When a supplier's invoice discrepancy rate rises, it is a behavioral signal. A vendor with a 2% discrepancy rate who climbs to 8% over two months is experiencing something internal: turnover in their billing team, accounting software issues, or a business under pressure cutting corners. In one case we tracked, a supplier's discrepancy rate climbed from 1% to 11% over eight weeks before they informed us they had switched accounting systems. In another, the rate climbed to 14% and the company had a receivables crisis — they were billing early and inflating quantities to accelerate cash collection.

The threshold: a discrepancy rate that rises more than 3 percentage points above baseline over a rolling 45-day window triggers a flag. Above 10% sustained for 30 days, regardless of baseline, triggers a review regardless.

Our take

Invoice discrepancy tracking requires a clean three-way match process — if you are not systematically comparing invoices to POs to goods receipts, you cannot compute discrepancy rate. This is a prerequisite, not a nice-to-have.
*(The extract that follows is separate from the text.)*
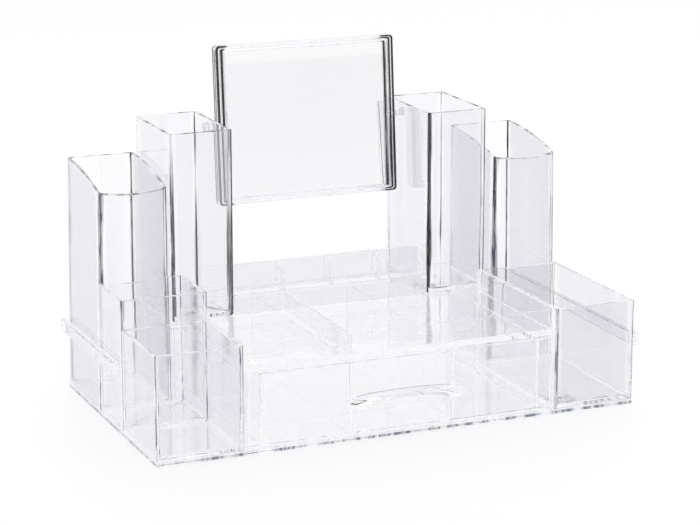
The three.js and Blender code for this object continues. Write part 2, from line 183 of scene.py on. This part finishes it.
# where the edge mark turns to the painted highlight line and to the painted dark lines and glints, and how
# far the noise moves them
edgeSettings = {"paintedHighlight": (0.998, 0.998, 0.999), "haloFrom": 0.05, "haloTo": 0.30, "coreFrom": 0.50,
                "coreTo": 0.72, "wander": 0.36, "noiseFrom": 0.3, "noiseTo": 0.7}
mouldSettings = {
    "ior": 1.5,
    # the power that keeps "graze" to walls seen along their face, and the bounces light makes in a wall
    # before it counts as trapped
    "grazePower": 14.0, "trappedAfter": 15.0,
    # painted glints along a corner: noise scale and detail, and how far they are drawn out along Z
    "streakScale": 110.0, "streakDetail": 2.5, "streakStretch": 0.16,
    # haze: noise scale and detail, the part of the noise that shows, and the roughness at its top
    "hazeScale": 18.0, "hazeDetail": 4.0, "hazeFrom": 0.45, "hazeTo": 0.8, "hazeRough": 0.035,
    # waves: noise scale and detail, strength, and height in metres
    "waveScale": 30.0, "waveDetail": 1.0, "waveStrength": 0.25, "waveHeight": 0.0006,
}
plastics = {}


def addNode(tree, kind, links=(), **values):
    # one node with its socket values, and links given as (output socket, input name)
    node = tree.nodes.new(kind)
    for key, value in values.items():
        node.inputs[key.replace("_", " ")].default_value = value
    for source, target in links:
        tree.links.new(source, node.inputs[target])
    return node


def mixColours(tree, factor, first, second):
    # each colour is a tuple of three or a socket
    mix = tree.nodes.new("ShaderNodeMix")
    mix.data_type = "RGBA"
    tree.links.new(factor, mix.inputs["Factor"])
    for key, value in (("A", first), ("B", second)):
        if isinstance(value, tuple):
            mix.inputs[key].default_value = (*value, 1)
        else:
            tree.links.new(value, mix.inputs[key])
    return mix.outputs["Result"]


def addMath(tree, operation, first, second):
    # first is a socket; second is a socket or a number
    node = addNode(tree, "ShaderNodeMath", [(first, 0)])
    node.operation = operation
    if isinstance(second, float):
        node.inputs[1].default_value = second
    else:
        tree.links.new(second, node.inputs[1])
    return node.outputs[0]


def paintCornerGlints(tree, place):
    # noise drawn out along Z, and the painted glint colour that it picks for a moulded corner
    m = mouldSettings
    stretch = addNode(tree, "ShaderNodeMapping", [(place, "Vector")], Scale=(1, 1, m["streakStretch"]))
    streak = addNode(tree, "ShaderNodeTexNoise", [(stretch.outputs[0], "Vector")],
                     Scale=m["streakScale"], Detail=m["streakDetail"])
    ramp = addNode(tree, "ShaderNodeValToRGB", [(streak.outputs["Fac"], "Fac")])
    stops = ramp.color_ramp.elements
    while len(stops) < len(paintedCornerGlints):
        stops.new(0.5)
    for stop, (position, colour) in zip(stops, paintedCornerGlints):
        stop.position = position
        stop.color = (*colour, 1)
    return streak.outputs["Fac"], ramp.outputs["Color"]


def paintedWallShade(tree, settings):
    # painted shade: the wall's colour set by which way it faces on the piece itself, and painted darker
    # where it is seen along its face
    normal = tree.nodes.new("ShaderNodeNewGeometry").outputs["Normal"]
    outward = addNode(tree, "ShaderNodeVectorMath", [(normal, 0)])
    outward.operation = "ABSOLUTE"
    split = addNode(tree, "ShaderNodeSeparateXYZ", [(outward.outputs[0], 0)])
    facing = addNode(tree, "ShaderNodeLayerWeight", Blend=0.5)
    graze = addMath(tree, "POWER", facing.outputs["Facing"], mouldSettings["grazePower"])
    side = mixColours(tree, split.outputs["X"], settings["tintAndShade"], settings["side"])
    level = mixColours(tree, split.outputs["Z"], side, settings["level"])
    return mixColours(tree, graze, level, settings["graze"])


def linedColour(tree, wall, noise, paintedGlints, paintedEdgeDark):
    # where "edge" marks a corner: a painted highlight line either side, and painted dark lines and glints
    # along its middle, whose width wanders with the noise
    e = edgeSettings
    toned = addNode(tree, "ShaderNodeVectorMath", [(paintedGlints, 0)])
    toned.operation = "MULTIPLY"
    toned.inputs[1].default_value = (paintedEdgeDark,) * 3
    edge = tree.nodes.new("ShaderNodeAttribute")
    edge.attribute_name = "edge"
    wander = addNode(tree, "ShaderNodeMapRange", [(noise, "Value")], From_Min=e["noiseFrom"],
                     From_Max=e["noiseTo"], To_Min=-e["wander"] / 2, To_Max=e["wander"] / 2)
    marked = addMath(tree, "ADD", edge.outputs["Fac"], wander.outputs[0])
    paintedHighlight = addNode(tree, "ShaderNodeMapRange", [(edge.outputs["Fac"], "Value")],
                   From_Min=e["haloFrom"], From_Max=e["haloTo"])
    core = addNode(tree, "ShaderNodeMapRange", [(marked, "Value")],
                   From_Min=e["coreFrom"], From_Max=e["coreTo"])
    lined = mixColours(tree, paintedHighlight.outputs[0], wall, e["paintedHighlight"])
    return mixColours(tree, core.outputs[0], lined, toned.outputs[0])


def addHaze(tree, place, shader):
    # the slight haze and waviness that a mould leaves
    m = mouldSettings
    haze = addNode(tree, "ShaderNodeTexNoise", [(place, "Vector")],
                   Scale=m["hazeScale"], Detail=m["hazeDetail"])
    rough = addNode(tree, "ShaderNodeMapRange", [(haze.outputs["Fac"], "Value")],
                    From_Min=m["hazeFrom"], From_Max=m["hazeTo"], To_Min=0.0, To_Max=m["hazeRough"])
    tree.links.new(rough.outputs[0], shader.inputs["Roughness"])
    wave = addNode(tree, "ShaderNodeTexNoise", [(place, "Vector")],
                   Scale=m["waveScale"], Detail=m["waveDetail"])
    bump = addNode(tree, "ShaderNodeBump", [(wave.outputs["Fac"], "Height")],
                   Strength=m["waveStrength"], Distance=m["waveHeight"])
    tree.links.new(bump.outputs[0], shader.inputs["Normal"])


def letLampThrough(tree, shader, lampColour):
    # light on its way to the desk or to a wall goes straight through, dimmed a little at each face,
    # and so does light that has bounced so often inside a wall that it would be lost
    lamp = addNode(tree, "ShaderNodeBsdfTransparent", Color=(*lampColour, 1))
    path = tree.nodes.new("ShaderNodeLightPath")
    swap = tree.nodes.new("ShaderNodeMixShader")
    trapped = addMath(tree, "GREATER_THAN", path.outputs["Ray Depth"], mouldSettings["trappedAfter"])
    loose = addMath(tree, "MAXIMUM", path.outputs["Is Diffuse Ray"], trapped)
    straight = addMath(tree, "MAXIMUM", path.outputs["Is Shadow Ray"], loose)
    tree.links.new(straight, swap.inputs[0])
    tree.links.new(shader.outputs[0], swap.inputs[1])
    tree.links.new(lamp.outputs[0], swap.inputs[2])
    return swap.outputs[0]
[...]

Signal 3: Communication pattern changes

This is the most difficult signal to extract systematically, but it is the most predictive one we have found. When the pattern of communication from a supplier changes — who is writing to you, how formal the language has become, whether escalations are happening more often — something has changed in that organization.

Concretely: a supplier whose account manager changes for the third time in 12 months is a different risk profile than one with the same contact for three years. A supplier who used to confirm deliveries proactively and now requires you to chase for confirmation has changed their operational behavior. A supplier escalating payment queries to senior contacts rather than resolving them at the accounts level has a cash problem.

We use a lightweight NLP classification on email threads with suppliers — available in the ERP inbox — to flag three patterns: contact churn (new email addresses from the same domain at a rate above 1 new contact per quarter), escalation frequency (emails from addresses at director level or above when prior history was working-level), and resolution latency on disputes (how long from dispute raised to resolution confirmed).

The contact churn signal sounds minor. It is not. High staff turnover at a supplier means institutional knowledge is leaving, account management continuity is breaking down, and the organization is likely under pressure. Three new contacts at a single supplier in six months is worth a phone call.

How the scoring system actually works

Each of the three signals produces a component score. The composite risk score is not a simple average — we weight signals by their predictive lead time and by the materiality of the supplier to operations (a critical single-source supplier with one yellow flag gets more attention than a commodity supplier with two yellow flags and easy alternatives).

Green

All signals within baseline. No flags in rolling 60 days.

Yellow

One signal flagged. Monitoring intensified, no action required.

Amber

Two signals flagged, or one signal at critical threshold. Procurement review scheduled. New orders above ~$15K held for manual approval.

Red

All three signals flagged, or supplier in Amber for 30+ days without resolution. Escalated to procurement director. Alternative sourcing activated.

The system in production today covers 340 active supplier relationships and produces approximately 12 flags per week that warrant human review. Before it was in place, supplier problems were discovered at the point of failure — a missed delivery, a quality issue, a sudden unavailability. The flags are now catching the majority of those problems 4 to 8 weeks early.

What we still get wrong

The system still misses sudden failures — a supplier who goes from green to catastrophic in a week because of an event that does not show up in behavioral signals. A fire at a warehouse. A sudden regulatory sanction. A principal who disappears.

For those cases, the system does not help much. The right mitigation is not better scoring — it is supplier diversity, safety stock, and contract terms that protect you when a supplier fails suddenly. The scoring system optimizes for the predictable failures. The unpredictable ones require a different kind of resilience.